At 17 weeks and three days pregnant, I finally told my employer that I’m expecting my second child. Just like with my first child, I was scared to death to share my news and held off telling work as long as my baby bump would allow. Layered, flowing shirts and loose pants aided nicely in my endeavor to keep my secret as long as possible.
It’s a sad truth, but while your manager, boss, supervisor (call them what you may) will congratulate you, behind their forced smile, they’re likely predicting how this life change will impact your performance and their workload.
“How many hours or days of work will she miss for OB visits?”
“Will she return to work after her maternity leave?”
“How much of her maternity leave will she utilize?”
“Will she constantly be taking off work because the baby is sick or childcare falls through?”
“Will she be too exhausted and sleep deprived to focus?”
“Will she resent coming to work and have a poor attitude, wishing she were at home with her baby instead?”
Sure these are valid concerns for employers, but moms and moms-to-be carry their own set of worries when it comes to post-pregnancy employment.
“Will my employer find a replacement while I’m on maternity leave?”
“Will my job offer a flexible transition period when I go back to work?”

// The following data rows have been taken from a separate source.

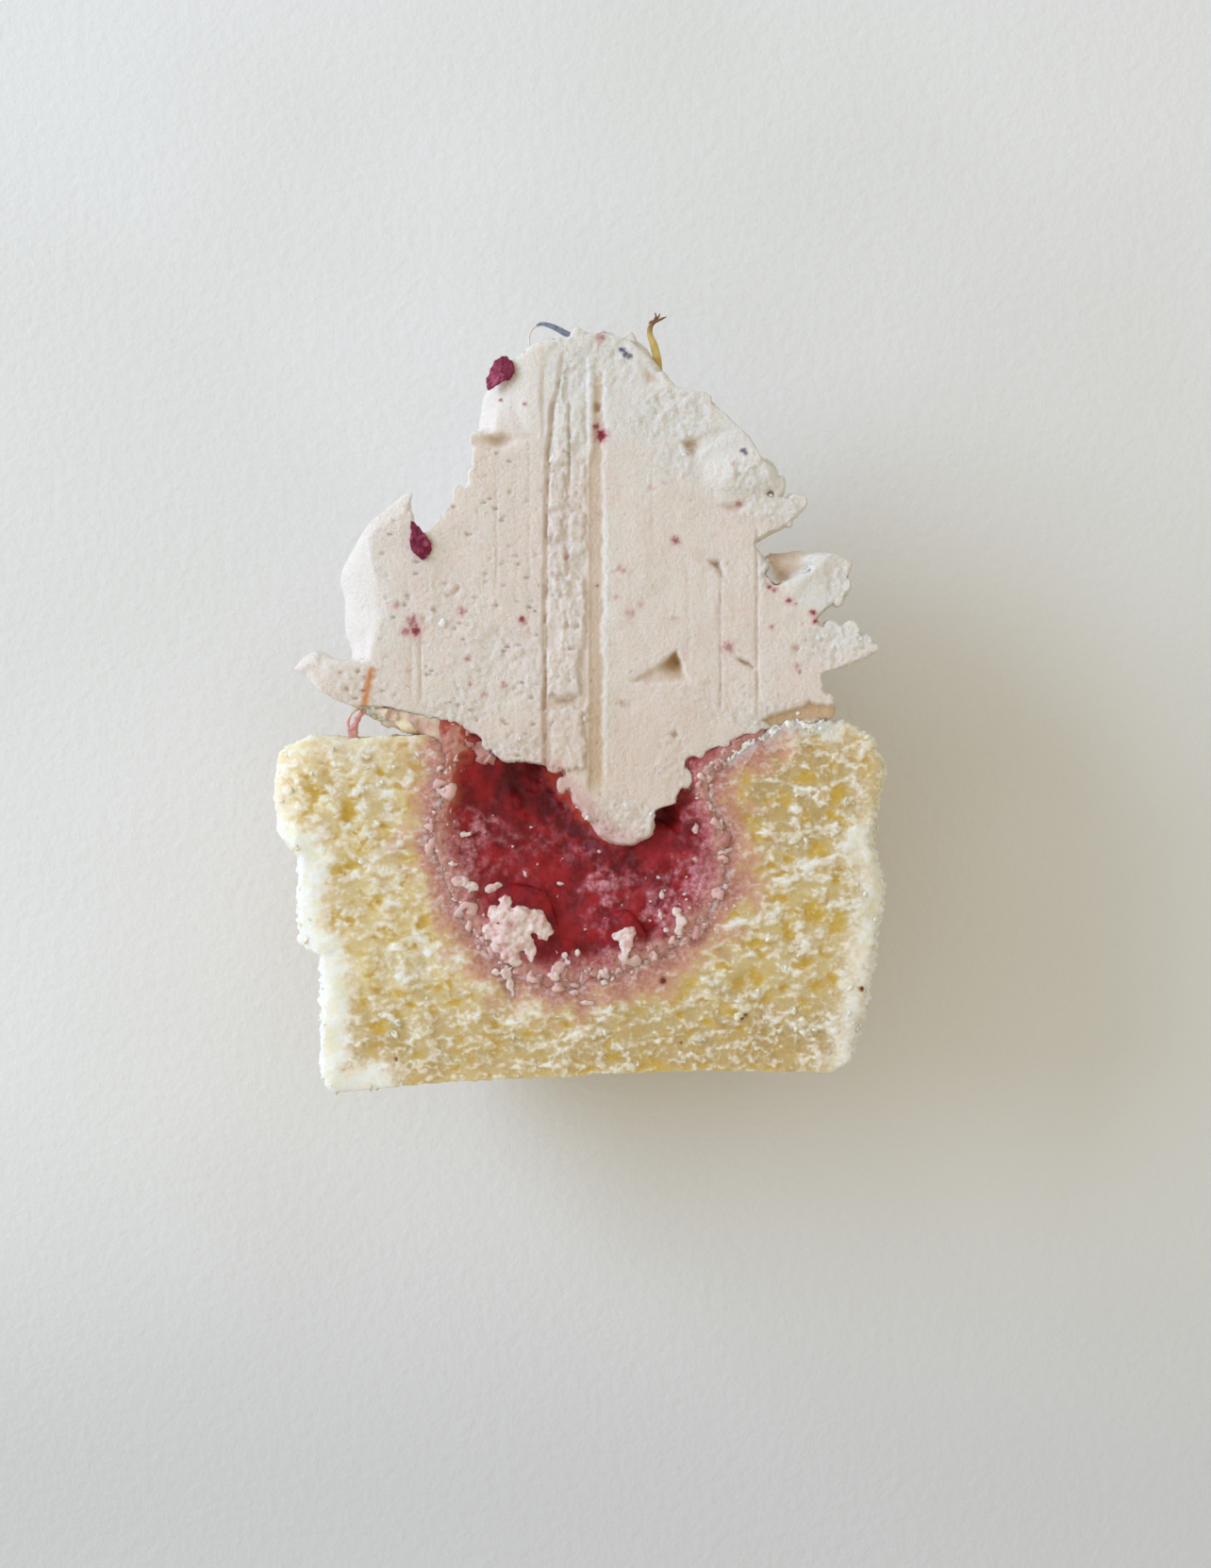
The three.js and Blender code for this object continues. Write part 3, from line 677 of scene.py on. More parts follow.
def paint_sponge(obj):
    """Stores where the crumb is pale, where it gets painted shade in its pores and towards the right and
    the bottom, where its fringe is dry with a painted highlight, and where it is baked, stained or wet.
    """
    spots, normals = spots_of(obj), normals_of(obj)
    x, y, z = spots.T
    cut = eased(z, CUT - 3.6, CUT - 2.2) * eased(normals[:, 2], -0.2, 0.4)
    at_cut = eased(z, CUT - 4, CUT - 2)
    wet = soaked(spots, jam_distance(spots))
    _, pale, pore_shade = crumb_relief(spots[:, :2], wet)
    # the dry fringe, which carries a painted highlight on the lit left side
    dry_lit_fringe = dry_lit_fringe_of(spots, normals, slice(None)) * (1 - wet)
    shoulder = distance_to_path(spots * (1, 1, 0), [(*mark[:2], 0) for mark in RESIDUE[:15]])
    shoulder = 0.85 * (1 - eased(shoulder + 0.9 * rough(spots / 0.9, 56, 3), 0.4, 1.9))
    pale, pore_shade = np.maximum(pale, shoulder), pore_shade * (1 - np.maximum(dry_lit_fringe, shoulder))
    # painted shade: the crumb darkens towards the right, the bottom and the top right, where the light falls
    # off
    falloff_shade = 0.45 * eased(x, -14, 18) + 0.65 * (1 - eased(y, 3, 13))
    falloff_shade += 0.55 * band(x, 10, 18, 27, 31) * eased(y, 23, 30)
    under = eased(-normals[:, 1], 0.55, 0.85) * (1 - cut) * (1 - eased(y, 4, 6))
    shade = 0.3 + 0.7 * eased(x, 0, 20)
    low = 1 - eased(z + 2.5 * rough(spots / 4, 58, 2), CUT - 14, CUT - 3)
    paint(obj, "dry_lit_fringe", at_cut * dry_lit_fringe)
    paint(obj, "falloff_shade", np.clip(falloff_shade, 0, 1) * at_cut)
    paint(obj, "speck", cut * dots(spots, CRUMB_SPECKS, 1.4))
    paint(obj, "pale", cut * pale + (1 - cut) * 0.35 * eased(rough(spots, 50, 3), 0.0, 0.5))
    # painted shade in the pores
    paint(obj, "shaded_pore", cut * pore_shade)
    paint(obj, "side", (1 - cut) * (1 - under) * (1 - 0.6 * at_cut))
    paint(obj, "crust", 0.9 * (1 - cut) * np.maximum(low, 0.5 * shade * (1 - at_cut)))
    paint(obj, "baked", under)
    paint(obj, "soaked", wet)


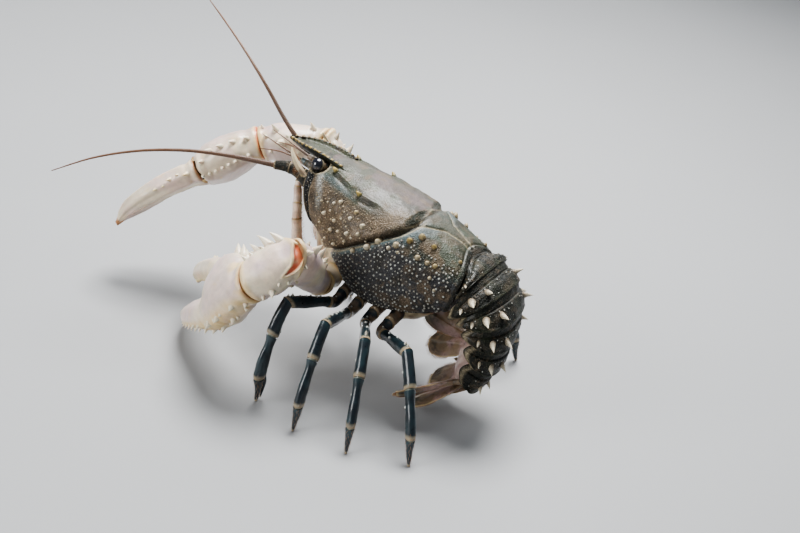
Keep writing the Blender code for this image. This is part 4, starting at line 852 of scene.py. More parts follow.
def granulate(form, tints):
    """Pale granules: dense on the gill cover, sparse and mixed on the cheek, and rows on the border."""
    sets = []
    x, v, r = lattice(0.004, 0.071, 0.36, 0.985, 0.00178, 0.056, 11)
    behind = -groove_distance(x, carapace_outside(x, v)[:, 2])
    thinning = np.maximum(0.03 + 0.5 * ease(0.50 - v, 0, 0.12), 0.55 * ease(0.026 - x, 0, 0.012))
    keep = (behind > 0.0030) & (r > thinning)
    size = (0.00027 + 0.00034 * r[keep]) * (1 - 0.25 * ease(v[keep], 0.8, 1.0))
    sets.append((x[keep], v[keep], size, 0.95, "granule"))
    x, v, r = lattice(0.044, 0.080, 0.38, 0.93, 0.0013, 0.050, 21)
    ahead = groove_distance(x, carapace_outside(x, v)[:, 2])
    keep = (ahead > 0.0022) & (r > 0.30) & (FRONT_X - x > curve(v, BORDER) + 0.0012)
    sets.append((x[keep], v[keep], 0.00015 + 0.00036 * r[keep] ** 3, 0.75, "cream"))
    x, v, r = lattice(FRONT_X - 0.0037, FRONT_X - 0.0007, 0.34, 0.96, 0.0012, 0.046, 31)
    keep = FRONT_X - x < curve(v, BORDER)
    sets.append((x[keep], v[keep], 0.00012 + 0.00020 * r[keep], 0.8, "granule"))
    for x, v, radius, pale, name in sets:
        for side in (1, -1):
            at, way = on_shell(x, v * side)
            tone = (scatter(np.stack([x, v * side], -1) * 1e4, 3)[:, None] * 0.65 + 0.35) * pale
            tip = np.array(getattr(tints, name)) * tone + np.array(tints.shell_brown) * (1 - tone)
            form.stand(GRANULE, at, way, radius * 0.95, radius, tip * 0.4, tip, sides=6)


def knobs(form, tints):
    """The named cream knobs of the cheek and behind the groove, and the spined ridges behind the eyes."""
    for table, height, radius in ((CHEEK_KNOBS, 0.00140, 0.00115), (CERVICAL_KNOBS, 0.0016, 0.00115)):
        x, v, share = np.array(table).T
        for side in (1, -1):
            at, way = on_shell(x, v * side)
            warm = scatter(np.stack([x, v], -1) * 1e4, side) * 0.4 + 0.6 * ease(0.50 - v, 0.0, 0.16)
            warm = warm[:, None]
            tip = np.array(tints.knob) * (1 - warm) + np.array(tints.spine_yellow) * warm * 0.7
            form.stand(KNOB, at, way, height * share**1.3, radius * share**1.3, np.array(tints.shell_brown),
                       tip, lean=world_direction((0.35, 0, 0)), sides=10)
    for front, _, v0, _ in RIDGES:
        for side in (1, -1):
            at, way = on_shell(np.array([front]), np.array([v0 * side]))
            form.stand(KNOB, at, way + world_direction((0.5, 0, 0)), 0.0019, 0.0011, tints.shell_green,
                       tints.spine_yellow, lean=world_direction((0.4, 0, 0)), sides=12)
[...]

“Will I still be a candidate for a previously discussed promotion?”
“Will my office support and provide space and time for me to pump breast milk?”
“Will it be frowned upon when I take off time from work for my child’s doctor’s appointments?”
So, this week, when the maternity pants became mandatory to accommodate my growing waistline, so did telling the truth to my boss. And you’d think that I’d feel secure in sharing my news— I’ve worked for the same company for seven years; have been promoted twice; have received numerous performance awards; and have already had a baby, returned to work, and successfully demonstrated the ability to balance both a career and motherhood. But, walking into my boss’s office, my heart raced, my palms got sweaty, and I felt as if I were turning myself in for committing some sort of unlawful act. Of course, her response was gracious and congratulations were shared, but I left her office knowing that deep inside, she was disappointed to lose a little bit more of me to motherhood again.